§ Problem
Copy the data exactly from the line that contains "Model this object" through the line that contains "a flat surface.", keeping both end lines and leaving out everything else.

Modeling code records:
──────────────────────────────
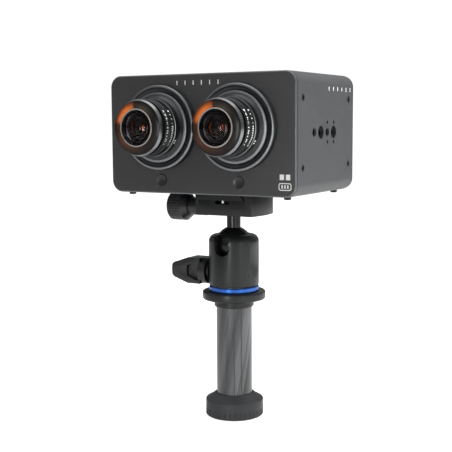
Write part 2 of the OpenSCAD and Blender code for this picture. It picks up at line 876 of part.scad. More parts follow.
module main_board() {
    y0 = y_front + lens_tail + 32;
    color("#1f6b3f") {
        span([-60, y0, z_mid - 30], [60, y0 + 1.6, z_mid + 30]);
        span([-18, y0 - 2, z_mid - 14], [18, y0 + joggle, z_mid + 20]);
        for (x = [-44, 30]) {
            span([x, y0 - 1.4, z_mid - 8], [x + 14, y0 + joggle, z_mid + 8]);
        }
    }
}

module battery() {
    y0 = y_front + lens_tail + 36;
    color("#3b4148") span([-64, y0, z_mid - 27], [8, y0 + 30, z_mid + 27]);
}

module fan_frame() {
    color("#222426") difference() {
        translate([vent_x - fan_w / 2, fan_y - fan_t, vent_z - fan_w / 2]) cube([fan_w, fan_t, fan_w]);
        translate([vent_x, 0, vent_z]) rod_y(fan_y - fan_t + 1.2, fan_y + 1, fan_w / 2 - 1.5);
        for (i = [0:3]) {
            rotate_about_fan(i * 90 + 45) translate([fan_w / 4 + 1.5, fan_y - fan_t + 1, 0]) {
                cube([8, 6, 14], center = true);
            }
        }
    }
}

// Turns a child about the fan's axis
module rotate_about_fan(angle) {
    translate([vent_x, 0, vent_z]) rotate([0, angle, 0]) children();
}

module fan_rotor() {
    blade_n = 7;
    color("#2c2e30") {
        rotate_about_fan(0) rod_y(fan_y - fan_t + 1.6, fan_y - 1, 8);
        for (i = [0:blade_n - 1]) {
            rotate_about_fan(i * 360 / blade_n) translate([12.4, fan_y - fan_t / 2, 0]) rotate([35, 0, 0]) {
                cube([10, 6, 0.9], center = true);
            }
        }
    }
}

// ---------------------------------------------------------------- rear

module rear_panel() {
    edge = 0.5;
    color("#47494b") difference() {
        union() {
            body_slab(0.2, y_rear - rear_t, y_rear - edge);
            body_slab(0.2 + edge, y_rear - edge, y_rear);
        }
        translate([screen_x, y_rear, screen_z]) cube([screen_w + 0.4, 2.4, screen_h + 0.4], center = true);
        translate([key_x, 0, power_z]) rod_y(y_rear - 5, y_rear + 1, power_r + button_gap);
        translate([key_x, 0, record_z]) rod_y(y_rear - 5, y_rear + 1, record_r + button_gap);
        for (i = [0:vent_n - 1]) {
            x = vent_x + (i - (vent_n - 1) / 2) * vent_pitch;
            span([x - vent_w / 2, y_rear - 5, vent_z - vent_l / 2],
                 [x + vent_w / 2, y_rear + 1, vent_z + vent_l / 2]);
        }
        port_holes(y_rear - 5, y_rear + 1);
    }
}

// The sockets' mouths: network, video and power
module port_holes(y0, y1) {
    span([port_x - 21, y0, port_z - 7], [port_x - 5, y1, port_z + 7]);
    span([port_x - 1, y0, port_z - 3], [port_x + 14, y1, port_z + 3]);
    translate([port_x + 21, 0, port_z]) rod_y(y0, y1, 3);
}

module port_block() {
    color("#8d8f91") difference() {
        span([port_x - 23, y_rear - rear_t - 16, port_z - 9], [port_x + 26, y_rear - rear_t, port_z + 9]);
        port_holes(y_rear - rear_t - 14, y_rear);
    }
}

module rear_screen() {
    color("#101214") translate([screen_x, y_rear - 0.6, screen_z]) {
        cube([screen_w, 1.2, screen_h], center = true);
    }
}

module rear_button(r, z) {
    translate([key_x, 0, z]) {
        rod_y(y_rear - 4.5, y_rear + 1, r);
        rod_y(y_rear - 5.5, y_rear - 4, r + 1);
    }
}

module power_button() {
    color("#303234") rear_button(power_r, power_z);
}

module record_button() {
    color("#b3261e") rear_button(record_r, record_z);
}

lock_sleeve();
twist_collar();
pole_tube();
tube_cap();
base_disc();
blue_ring();
head_stud();
pan_washer();
ball_housing();
ball_seat();
lock_lever();
lock_screw();
ball_cup();
ball_stem();
clamp_body();
clamp_bolt();
moving_jaw();
jaw_guide_pins();
clamp_knob();
clamp_screw();
dovetail_plate();
plate_screw();
plate_stops();
feet();
camera_shell();
front_plate();
rear_panel();
side_screws();
side_block();
tripod_bush();
lens_flange(-1);  // lens_flange_left
lens_flange(1);  // lens_flange_right
lens_barrel(-1);  // lens_barrel_left
lens_barrel(1);  // lens_barrel_right
focus_ring(-1);  // focus_ring_left
focus_ring(1);  // focus_ring_right
aperture_ring(-1);  // aperture_ring_left
aperture_ring(1);  // aperture_ring_right
front_bezel(-1);  // front_bezel_left
front_bezel(1);  // front_bezel_right
glass_ring(-1);  // glass_ring_left
glass_ring(1);  // glass_ring_right
front_glass(-1);  // front_glass_left
front_glass(1);  // front_glass_right
lens_group(-1);  // lens_group_left
lens_group(1);  // lens_group_right
image_sensors();
sensor_boards();
chassis();
heat_sink();
main_board();
battery();
fan_frame();
fan_rotor();
release_button(-1);  // release_button_left
release_button(1);  // release_button_right
power_button();
record_button();
rear_screen();
port_block();
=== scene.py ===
"""Looks for a stereo camera on its quick-release clamp, ball head and pole top.

Each sub-assembly is a class that builds its own pieces and dresses its own CAD nodes.
Sizes in the classes are in millimetres, and every finished mesh is in metres.
"""

import json
import logging
import math
from collections.abc import Iterable, Sequence
from dataclasses import dataclass
from enum import Enum
from typing import Any

import bmesh
import bpy
from mathutils import Matrix, Vector


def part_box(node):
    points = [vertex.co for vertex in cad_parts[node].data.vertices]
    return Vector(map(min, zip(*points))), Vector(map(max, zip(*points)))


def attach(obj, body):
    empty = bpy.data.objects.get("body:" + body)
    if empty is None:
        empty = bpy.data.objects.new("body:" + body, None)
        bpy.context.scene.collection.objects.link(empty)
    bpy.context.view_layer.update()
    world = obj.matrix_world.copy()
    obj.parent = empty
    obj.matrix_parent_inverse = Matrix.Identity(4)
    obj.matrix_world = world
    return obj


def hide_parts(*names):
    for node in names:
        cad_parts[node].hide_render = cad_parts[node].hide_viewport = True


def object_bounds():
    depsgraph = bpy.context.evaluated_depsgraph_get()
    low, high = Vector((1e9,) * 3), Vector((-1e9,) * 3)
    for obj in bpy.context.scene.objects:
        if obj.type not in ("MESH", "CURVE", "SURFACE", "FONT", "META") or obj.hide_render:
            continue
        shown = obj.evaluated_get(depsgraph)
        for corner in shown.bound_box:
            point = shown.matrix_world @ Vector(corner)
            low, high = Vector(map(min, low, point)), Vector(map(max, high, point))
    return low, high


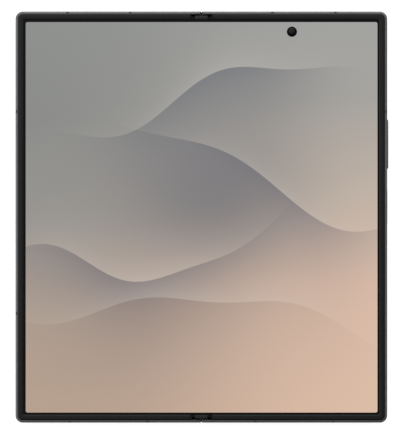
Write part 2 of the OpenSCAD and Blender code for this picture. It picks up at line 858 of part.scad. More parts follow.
module bracket_screws() {
    color("silver") lifted() bracket_screw_places() {
        translate([0, 0, spine_floor_z - screw_bite])
            cylinder(r = bracket_screw_r, h = flange_t + screw_bite);
        translate([0, 0, spine_floor_z + flange_t]) cylinder(r = 2 * bracket_screw_r, h = 0.35);
    }
}

// Outline of the two rounds about the fold axes and what lies between them
module fold_rounds(r) {
    for (s = [-1, 1]) translate([s * axis_x, axis_z]) circle(r);
    translate([-axis_x, axis_z - r]) square([2 * axis_x, 2 * r]);
}

// Caps that close the ends of the fold between the two bezels.
// A rib on each cap stands in the notch between the round noses of the end walls.
cap_drop = 0.05;
rib_gap = 0.03;
rib_l = 0.95;
rib_drop = 0.45;
rib_foot = 0.3;
module hinge_end_caps() {
    rib_x = fold_gap / 2 - rib_gap;
    color("black") lifted() both_ends() {
        along_y(cap_y, spine_l / 2 - cap_y) intersection() {
            fold_rounds(spine_r);
            square_between(-2 * spine_r, 2 * spine_r, spine_rim_z, bezel_top - cap_drop);
        }
        along_y(spine_l / 2 - cut, cut + rib_l) difference() {
            square_between(-rib_x, rib_x, axis_z + rib_foot, half_t - rib_drop);
            for (s = [-1, 1]) translate([s * axis_x, axis_z]) circle(nose_r + rib_gap);
        }
    }
}

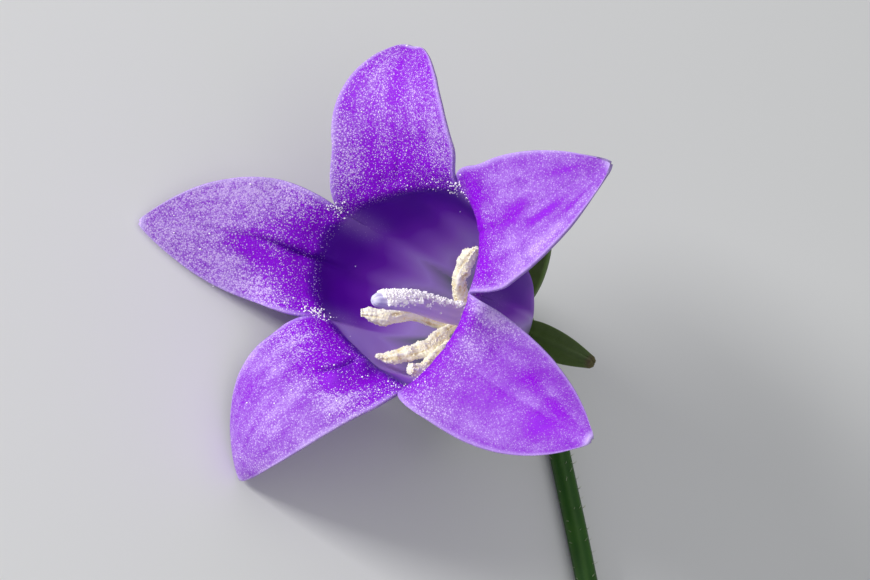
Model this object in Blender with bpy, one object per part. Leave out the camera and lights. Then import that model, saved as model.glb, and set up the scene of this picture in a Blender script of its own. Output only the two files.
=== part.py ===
"""An open bellflower on its own cut stem, as picked, lying on a flat surface.

The bell is drawn in the bloom's own frame, whose Z runs from the base of the bell
out through its mouth, and is then laid down by one empty. The stem and the leaves
are drawn where they lie. The origin is the flat spot under the lowest calyx lobe.
"""

import math

import bmesh
import bpy
from mathutils import Matrix, Vector

# Lengths below are in mm and angles in degrees
MM = 0.001
WALL = 0.6

# How the bloom lies: where its mouth faces, its turn about its own axis, and the base of the bell
BLOOM_AZIMUTH = 166.7
BLOOM_ELEVATION = 28.0
BLOOM_TURN = 170.5
BLOOM_BASE = (3.8, -0.9, 4.45)

# The bell: a broad bowl from a narrow base
BELL_HEIGHT = 10.8
BELL_BASE_RADIUS = 1.5
BELL_MOUTH_RADIUS = 6.85
BELL_FULLNESS = 0.4
RIB_DEPTH = 0.15
RIB_WIDTH = 0.25

# The notches between the lobes: distance from the axis, and azimuth
NOTCHES = [(7.4, 58.7), (7.6, 140.1), (6.7, 201.2), (7.4, 281.4), (6.0, 352.9)]

# The lobes, anticlockwise. rim is the mouth's radius at the midrib. The midrib leaves the bell
# at RIM_LEAN from the axis, opens to opened within fold of the rim, and reaches curled at the
# tip. A crisp lobe does most of that opening at the rim. swing, end_swing and twist turn it
# sideways, cup hollows it, and skew slants its outline.
RIM_LEAN = 14.0
LOBES = [
    dict(rim=6.6, length=11.05, half_width=5.05, fold=3.65, crisp=1.0, opened=57, curled=142,
         swing=-8, end_swing=-17.5, twist=-1.6, cup=0.93, skew=-0.27),
    dict(rim=7.9, length=12.1, half_width=4.15, fold=3.8, crisp=0.5, opened=48.5, curled=41,
         swing=-1.3, end_swing=9, twist=-8.3, cup=0.0, skew=-0.16),
    dict(rim=5.7, length=13.95, half_width=5.0, fold=2.75, crisp=0.5, opened=43, curled=143.5,
         swing=-6.5, end_swing=-10.6, twist=4.8, cup=-1.1, skew=-0.12),
    dict(rim=6.5, length=15.1, half_width=4.15, fold=3.4, crisp=0.0, opened=101, curled=85.5,
         swing=6.7, end_swing=28, twist=-18.7, cup=-1.35, skew=0.09),
    dict(rim=6.85, length=12.75, half_width=4.35, fold=3.1, crisp=0.0, opened=67.5, curled=122.5,
         swing=-11.5, end_swing=3.5, twist=2, cup=0.55, skew=-0.22),
]
LOBE_WIDEST = 0.22
LOBE_POINT = 2.2
LOBE_TIP = 0.07
LOBE_SETTLE = 0.35

# The calyx: a ribbed ovary under the bell, and five narrow lobes
OVARY_TOP = -0.65
OVARY_LENGTH = 3.25
OVARY_RADIUS = 2.0
OVARY_NECK = 0.85
SEPAL_ROOT = (1.6, -1.0)
SEPAL_HALF_WIDTH = 1.1
# azimuth, length, lean from the axis at the root and past the turn, and length of the turn
SEPALS = [
    dict(azimuth=58.7, length=8.0, root=85, tip=54, turn=6.0),
    dict(azimuth=136.0, length=7.8, root=86, tip=32, turn=6.0),
    dict(azimuth=189.5, length=8.4, root=88, tip=24, turn=5.2),
    dict(azimuth=268.0, length=7.6, root=86, tip=36, turn=6.0),
    dict(azimuth=341.0, length=7.7, root=86, tip=78, turn=6.0),
]

# The style: x, y, height and radius
STYLE = [
    (0.0, 0.0, -0.3, 0.60),
    (-0.1, -0.2, 2.0, 0.58),
    (-0.3, -0.5, 5.0, 0.58),
    (-0.65, -0.8, 8.5, 0.64),
    (-1.05, -1.15, 10.4, 0.66),
    (-1.35, -1.35, 11.5, 0.56),
]

# The stamens stand on a low ring round the style: azimuth, distance from the axis, height
STAMEN_RING = [(1.05, 0.65), (2.2, 0.75), (1.9, 1.35), (1.15, 1.45)]
FILAMENT_RADIUS = 0.32
ANTHER_RADIUS = 0.42
STAMENS = [
    [(195, 1.6, 1.0), (195, 2.7, 2.2), (194, 3.4, 3.4), (197, 3.6, 6.3), (207, 3.8, 7.8),
     (200, 4.2, 9.0), (204, 4.9, 9.0)],
    [(220, 1.6, 1.0), (213, 2.0, 2.4), (236, 2.8, 3.8), (243, 3.9, 5.4), (237, 4.3, 6.5),
     (233, 5.3, 8.3)],
    [(262, 1.6, 1.0), (262, 2.6, 2.2), (248, 3.7, 3.8), (259, 4.5, 5.3), (260, 4.9, 7.8)],
    [(150, 1.6, 1.0), (137, 2.1, 2.6), (119, 2.3, 3.6), (88, 2.4, 4.8), (62, 3.2, 6.1),
     (46, 4.4, 7.3)],
    [(335, 1.6, 1.0), (335, 2.6, 2.4), (338, 3.3, 4.2), (328, 3.6, 5.6), (342, 4.9, 7.2)],
]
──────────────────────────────
§ Output of the exercise
Model this object in Blender with bpy, one object per part. Leave out the camera and lights. Then import that model, saved as model.glb, and set up the scene of this picture in a Blender script of its own. Output only the two files.
=== part.py ===
"""An open bellflower on its own cut stem, as picked, lying on a flat surface.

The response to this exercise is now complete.